-- BEGIN MATERIAL FOR THE TASK --

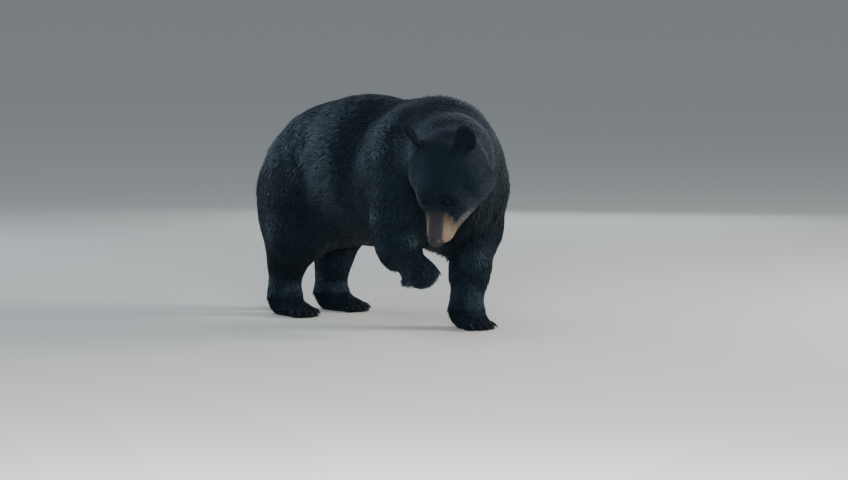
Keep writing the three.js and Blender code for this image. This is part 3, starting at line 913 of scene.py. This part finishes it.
# %% Margins of the lids
leather, leather_tree, leather_shader = finish("black_leather_skin", (0.0165, 0.0160, 0.0158), 0.50)
leather_shader.inputs["Specular IOR Level"].default_value = 0.20
grain(leather_tree, leather_shader, 900, 0.5, 0.0006)
lid_finish, lid_tree, lid_shader = finish("lid_skin", (0.0032, 0.0030, 0.0034), 0.5)
lid_shader.inputs["Specular IOR Level"].default_value = 0.12
grain(lid_tree, lid_shader, 1400, 0.4, 0.0004)
RIM_COLUMNS, RIM_ROWS = 96, 12
RIM_HIGH, RIM_WIDE = 0.8, 1.35


def lid_margin(side):
    """Places of the ring: middle + ray * (radius + 0.4) + oval(ray, across), for each angle round
    the gaze, where ray leaves the eyeball's middle a little outside the slit."""
    middle, gaze, inner, up = eye_axes(side)
    angle = np.arange(RIM_COLUMNS) * 2 * math.pi / RIM_COLUMNS
    reach = (slit_reach(angle) + math.radians(6))[:, None]
    sideways = np.cos(angle)[:, None] * inner + np.sin(angle)[:, None] * up
    ray = gaze * np.cos(reach) + sideways * np.sin(reach)
    across = sideways * np.cos(reach) - gaze * np.sin(reach)
    turn = np.arange(RIM_ROWS)[:, None, None] * 2 * math.pi / RIM_ROWS
    oval = ray * np.cos(turn) * RIM_HIGH + across * np.sin(turn) * RIM_WIDE
    return from_head((middle + ray * (EYE_RADIUS + 0.4) + oval).reshape(-1, 3))


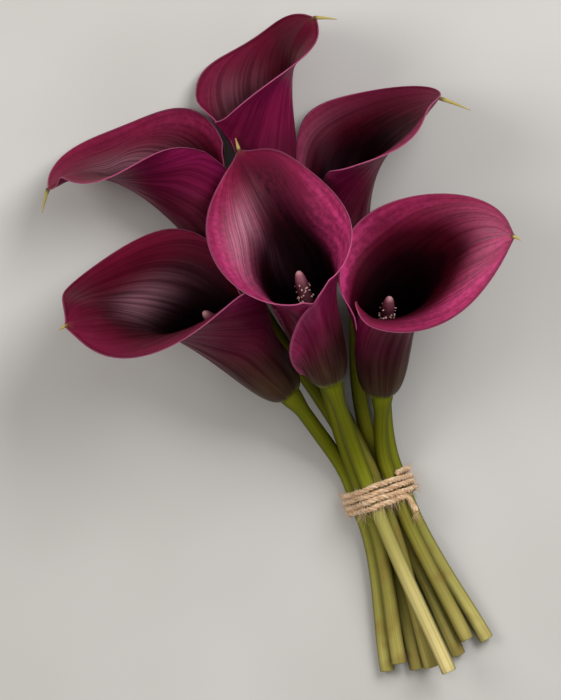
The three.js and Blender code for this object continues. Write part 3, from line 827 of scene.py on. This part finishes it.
# %% Stem material
PALE_SHARES = ((0.0, 1.0), (0.2, 0.7), (0.5, 0.3), (0.62, 0.0))


def build_stem_material():
    material, tree, skin = new_material("stem skin")
    around, along, tone, cut = stored(tree, "around", "along", "tone", "cut")
    seed, pallor, painted_shade = stored(tree, "seed", "pallor", "painted_shade")
    streaks = place_group(tree, STREAKS, Across=around, Along=along, Seed=seed, Bands=5.0, Hairs=26.0)
    blotches = place_group(tree, BLOTCHES, Scale=70.0)
    fine = streaks.outputs["Fine"]
    fresh = ramp(tree, along, [
        (0.0, srgb(176, 174, 82)),
        (0.22, srgb(142, 144, 44)),
        (0.55, srgb(124, 130, 24)),
        (1.0, srgb(122, 128, 16)),
    ])
    aged = ramp(tree, along, [
        (0.0, srgb(148, 132, 62)),
        (0.25, srgb(120, 108, 38)),
        (0.6, srgb(110, 110, 22)),
        (1.0, srgb(112, 118, 16)),
    ])
    body = mix_colour(tree, tone, fresh, aged)
    paler = ramp(tree, along, [(place, (share,) * 3) for place, share in PALE_SHARES])
    body = mix_colour(tree, times(tree, paler, pallor), body, srgb(232, 214, 150))
    bands = map_range(tree, streaks.outputs["Broad"], 0.4, 0.65, 0.0, 0.6)
    body = darken(tree, bands, body, (0.6, 0.6, 0.36))
    # painted shade: the flanks and underside are darkened by how far each point faces away from straight up
    body = darken(tree, map_range(tree, painted_shade, 0.1, 1.0, 0.0, 0.9), body, (0.26, 0.27, 0.14))
    # painted highlight: the pale hairlines show only on the side that faces up
    hairs = times(tree, map_range(tree, fine, 0.5, 0.75, 0.0, 0.25), map_range(tree, painted_shade, 0.5, 0.1))
    body = mix_colour(tree, hairs, body, srgb(176, 174, 70))
    older = mix_value(tree, pallor, map_range(tree, along, 0.6, 0.3, 0.15, 1.0), 0.1)
    brown = times(tree, map_range(tree, blotches.outputs["Blotch"], 0.48, 0.68, 0.0, 0.6), older)
    body = mix_colour(tree, brown, body, srgb(130, 100, 46))
    body = mix_colour(tree, map_range(tree, cut, 0.5, 1.0), body, srgb(214, 206, 150))
    fill(tree, skin, {
        "Base Color": body,
        "Roughness": map_range(tree, fine, 0.3, 0.7, 0.5, 0.66),
        "Specular IOR Level": 0.1,
        "Specular Tint": (1.0, 1.0, 0.7),
    })
    grain = times(tree, blotches.outputs["Grain"], 0.3)
    add_bump(tree, skin, math_node(tree, "ADD", fine, grain), 0.3)
    return material


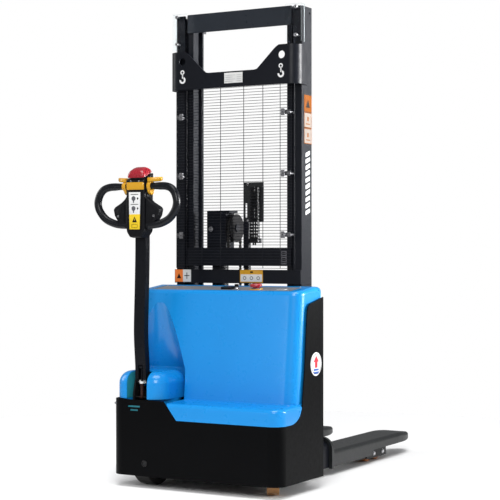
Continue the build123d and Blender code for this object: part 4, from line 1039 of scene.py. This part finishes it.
# ---------------------------------------------------------------- stage, lights and camera
def make_stage():
    scene = bpy.context.scene
    world = bpy.data.worlds.new("studio")
    scene.world = world
    world.use_nodes = True
    tree = world.node_tree
    backdrop = tree.nodes["Background"]
    backdrop.inputs["Color"].default_value = (1.0, 1.0, 1.0, 1)
    backdrop.inputs["Strength"].default_value = 1.0
    ambient = tree.nodes.new("ShaderNodeBackground")
    ambient.inputs["Color"].default_value = (0.97, 0.98, 1.0, 1)
    ambient.inputs["Strength"].default_value = 0.29
    path = tree.nodes.new("ShaderNodeLightPath")
    blend = tree.nodes.new("ShaderNodeMixShader")
    seen = tree.nodes.new("ShaderNodeMath")
    seen.operation = "MAXIMUM"
    tree.links.new(path.outputs["Is Camera Ray"], seen.inputs[0])
    tree.links.new(path.outputs["Is Transmission Ray"], seen.inputs[1])
    tree.links.new(seen.outputs[0], blend.inputs[0])
    tree.links.new(ambient.outputs[0], blend.inputs[1])
    tree.links.new(backdrop.outputs[0], blend.inputs[2])
    tree.links.new(blend.outputs[0], tree.nodes["World Output"].inputs["Surface"])

    mesh = bpy.data.meshes.new("floor")
    size = 2.6
    rim = [(size * math.cos(a), 0.5 + size * math.sin(a), 0) for a in (math.pi * k / 64 for k in range(128))]
    mesh.from_pydata(rim, [], [tuple(range(128))])
    pale = bpy.data.materials.new("floor_pale")
    pale.use_nodes = True
    shader = pale.node_tree.nodes["Principled BSDF"]
    shader.inputs["Base Color"].default_value = (0.98, 0.98, 0.98, 1)
    shader.inputs["Roughness"].default_value = 0.95
    shader.inputs["Specular IOR Level"].default_value = 0.0
    mesh.materials.append(pale)
    floor = bpy.data.objects.new("floor", mesh)
    scene.collection.objects.link(floor)

    def area(name, at, target, width, height, power, spread=180):
        light = bpy.data.lights.new(name, "AREA")
        light.shape = "RECTANGLE"
        light.size, light.size_y = width, height
        light.energy = power
        light.spread = math.radians(spread)
        lamp = bpy.data.objects.new(name, light)
        lamp.location = at
        lamp.rotation_euler = (Vector(target) - Vector(at)).to_track_quat("-Z", "Y").to_euler()
        scene.collection.objects.link(lamp)

    area("key", (2.6, -4.6, 3.4), (0, 0.2, 0.9), 2.2, 2.2, 190)
    area("right_back", (3.8, 2.6, 2.0), (0.3, 0.4, 1.9), 2.0, 2.0, 62, 42)
    area("left", (-4.2, -0.6, 2.4), (0, 0.3, 0.9), 2.0, 2.4, 60)
    area("front_left", (-1.7, -4.2, 1.5), (-0.1, 0.15, 0.5), 0.6, 1.8, 12)
    sun = bpy.data.lights.new("overhead", "SUN")
    sun.energy = 1.9
    sun.angle = math.radians(35)
    lamp = bpy.data.objects.new("overhead", sun)
    lamp.rotation_euler = (math.radians(12), math.radians(10), 0)
    scene.collection.objects.link(lamp)

    data = bpy.data.cameras.new("camera")
    data.sensor_width = 36.0
    data.lens = 104.64
    data.shift_y = 0.00214
    data.clip_end = 200
    camera = bpy.data.objects.new("camera", data)
    camera.location = (3.1017, -4.9699, 0.9757)
    camera.rotation_euler = (math.pi / 2, 0, math.radians(29.697))
    scene.collection.objects.link(camera)
    scene.camera = camera
    scene.view_settings.view_transform = "Standard"
    scene.view_settings.look = "None"


make_stage()
make_mesh_guard()
make_fasteners()
make_labels()
make_panel_parts()
make_tiller_head()
make_handle()
make_throttle()
make_belly()
make_buttons()
make_wheels()
make_chains()
make_hose_guide()
make_extras()
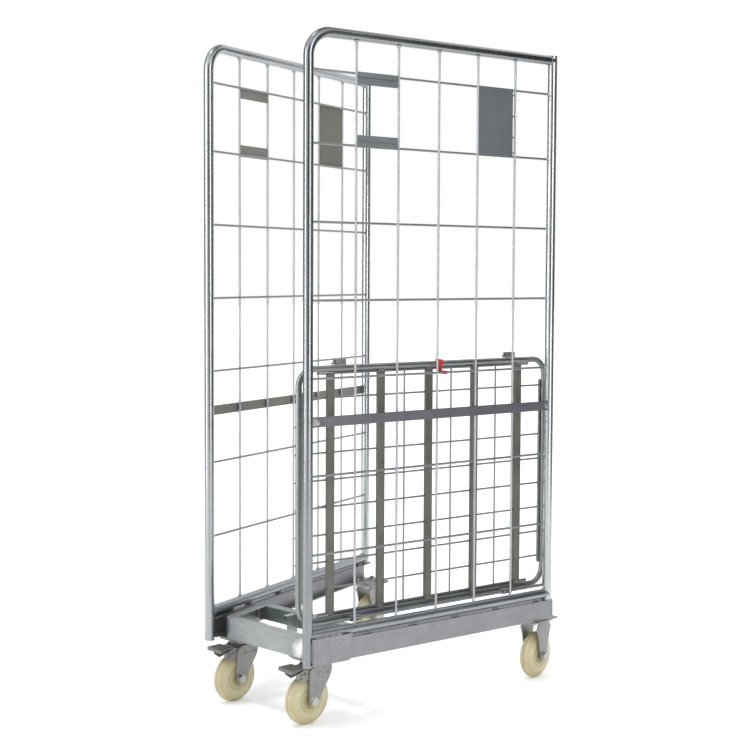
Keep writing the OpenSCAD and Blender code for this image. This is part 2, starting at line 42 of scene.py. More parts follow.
# Sizes in metres, as in the CAD source.
TILT = math.asin(0.160 / 0.778)
SIDE_L = 0.778
HALF_GAP = 0.179
HALF_Y = SIDE_L * math.cos(TILT) / 2
TUBE_R = 0.0125
WHEEL_R = 0.0625
SWIVEL_X, SWIVEL_Y = 0.134, 0.300
TRAIL = 0.034
FIXED_X, FIXED_Y = 0.310, 0.372
SHIFT_Y = (HALF_Y + TUBE_R - FIXED_Y - WHEEL_R) / 2
TOES = {1: math.radians(-8), -1: math.radians(-4)}
WIRE_R = 0.003
WIRES = [0.135 + 0.127 * i for i in range(5)]
LEVELS = [1.588, 1.415, 1.229, 1.042, 0.855, 0.620, 0.429]
TOP_Z, BAND_Z, BOTTOM_Z = 1.6775, 0.752, 0.2355
RAIL_TOP, GUSSET_END = 0.218, 0.120
RING_IN, RING_T, RING_FRONT, RING_BACK = 0.024, 0.003, 0.355, 0.195
DECK_U0, DECK_L, DECK_Z0, DECK_W, DECK_X = -0.0045, 0.794, 0.260, 0.616, -0.034
DECK_MID = DECK_U0 + DECK_L / 2
SLAT_PITCH = 0.152

SIDES = ((1, "right"), (-1, "left"))


def side(s, x, u, z):
    """A point of a side frame in the row frame: x outward, u along it; s is 1 right and -1 left."""
    c, n = math.cos(TILT), math.sin(TILT)
    return Vector((s * (HALF_GAP + x * c + u * n), SHIFT_Y - HALF_Y - x * n + u * c, z))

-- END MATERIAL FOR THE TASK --

**TASK STATEMENT**
Your task is to repeat exactly the lines from the one that contains "The three.js and Blender code for this object" through the one that contains "PALE_SHARES = ((0.0, 1.0), (0.2, 0.7), (0.5, 0.3), (0.62, 0.0))", with both end lines included.

**IN RESPONSE**
The three.js and Blender code for this object continues. Write part 3, from line 827 of scene.py on. This part finishes it.
# %% Stem material
PALE_SHARES = ((0.0, 1.0), (0.2, 0.7), (0.5, 0.3), (0.62, 0.0))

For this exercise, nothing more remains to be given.